Another Taliban commander, who spoke on condition of anonymity, also said an agreement was expected to be signed this week under which US forces would stop attacking the group and militants would stop fighting US forces.

The agreement also requires the United States to stop supporting the Afghan government, the officials said.

“The Americans will not help the Afghan government and its forces in their war against us,” the senior official said.

But veteran US diplomat Zalmay Khalilzad, who is leading the US side in the negotiations, rejected the suggestion that US forces would no longer support the Kabul government. “No one should be intimidated or deceived by propaganda,” he said.

“Let me speak clearly: We will defend the Afghan forces now and after any deal with the Taliban,” he wrote on Twitter in response to the Reuters report.

“All parties agree that the future of Afghanistan will be determined in inter-Afghan negotiations,” he said.

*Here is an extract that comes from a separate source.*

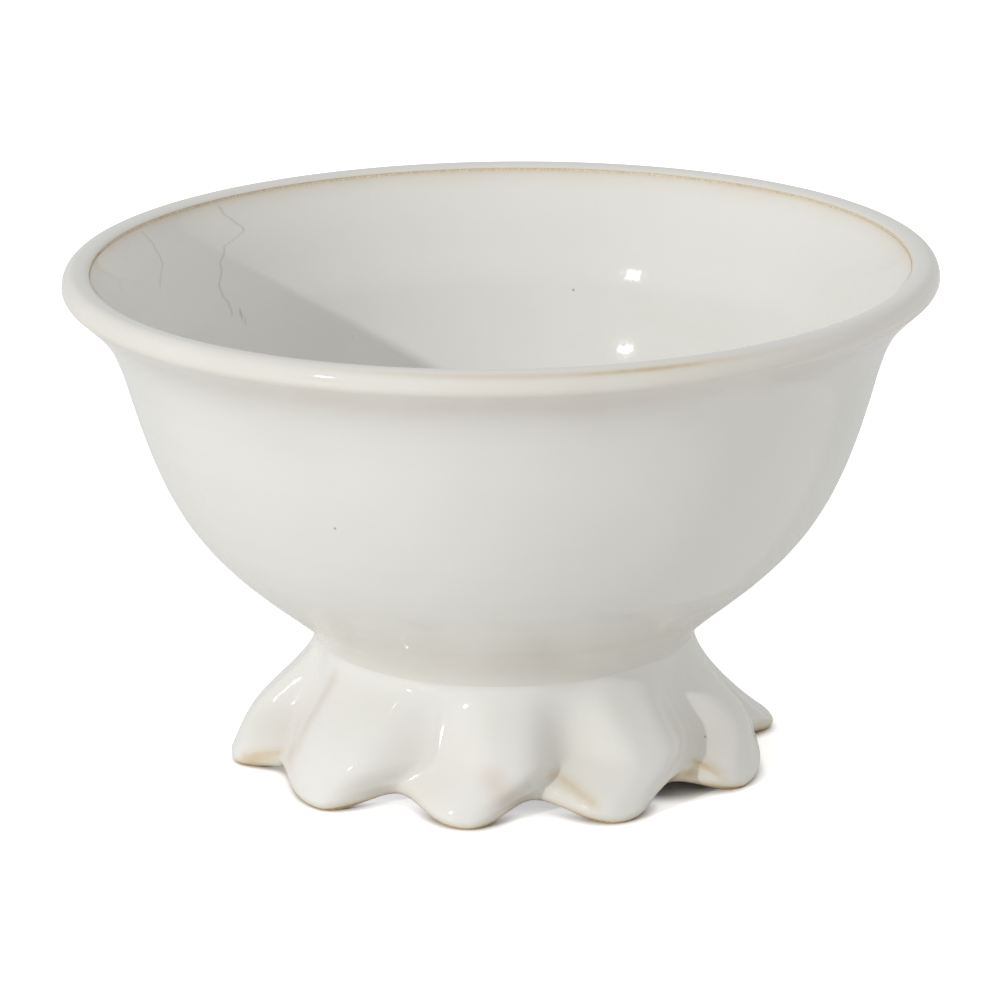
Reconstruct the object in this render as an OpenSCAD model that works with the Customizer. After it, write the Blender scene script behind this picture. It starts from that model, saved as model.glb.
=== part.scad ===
// Footed compote bowl in white-glazed stoneware.
// A thrown bowl with a rolled rim stands on a separately made foot, whose skirt is pressed into lobes.
// The two are joined with clay slip, and a thick white glaze covers them.
// Millimetres, +Z up. The origin is on the table, under the centre of the rim. The front is -Y.

/* [Overall] */
// Diameter over the rolled rim, glaze included
rim_d = 200; // [185:1:230]
// Height from the table to the top of the rim
height = 116.6; // [105:0.2:140]

/* [Bowl] */
// Outside diameter where the upright wall turns outward to the rim
throat_d = 172; // [150:1:180]
// Height from that turn up to the top of the rim
throat_drop = 27; // [20:0.5:34]
// Lean of the wall from upright at that turn, in degrees
wall_lean = 15; // [8:1:22]
// Thickness of the wall, glaze included
wall = 5; // [3.5:0.1:7]
// Thickness of the floor above the neck, glaze included
floor_t = 6.6; // [4:0.1:10]
// Diameter of the flat middle of the floor
floor_d = 56; // [20:1:66]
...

US officials involved in the negotiations could not be reached for comment.

– Separate agreement –

Two diplomatic sources familiar with the ninth round of talks in Qatar said they expected an agreement this week to enable the United States to withdraw about 50 percent of its troops.

They said the fighting between the Taliban and the Afghan government would have to be negotiated separately.

“A ceasefire between Afghan and Taliban forces requires a separate agreement and the deliberations have not yet begun,” said a diplomat who follows negotiations in Qatar.

“The agreement between the United States and the Taliban will stop US air strikes on the Taliban and the Taliban will also stop internal attacks on US soldiers and other foreigners,” he said.

A Western diplomat said preparations were underway for talks between the warring Afghan sides in Norway. The government and its allies have identified a group of at least 30 Afghans for talks with the Taliban.

Suhail Shaheen, a spokesman for the movement’s political bureau in Doha, said negotiations continued until late Sunday night.

He said the two sides would meet again on Monday after internal talks in the morning.

“Our meeting with the US team will resume by evening,” he said.

He said most of the issues had been settled but no formal agreement had been reached so far.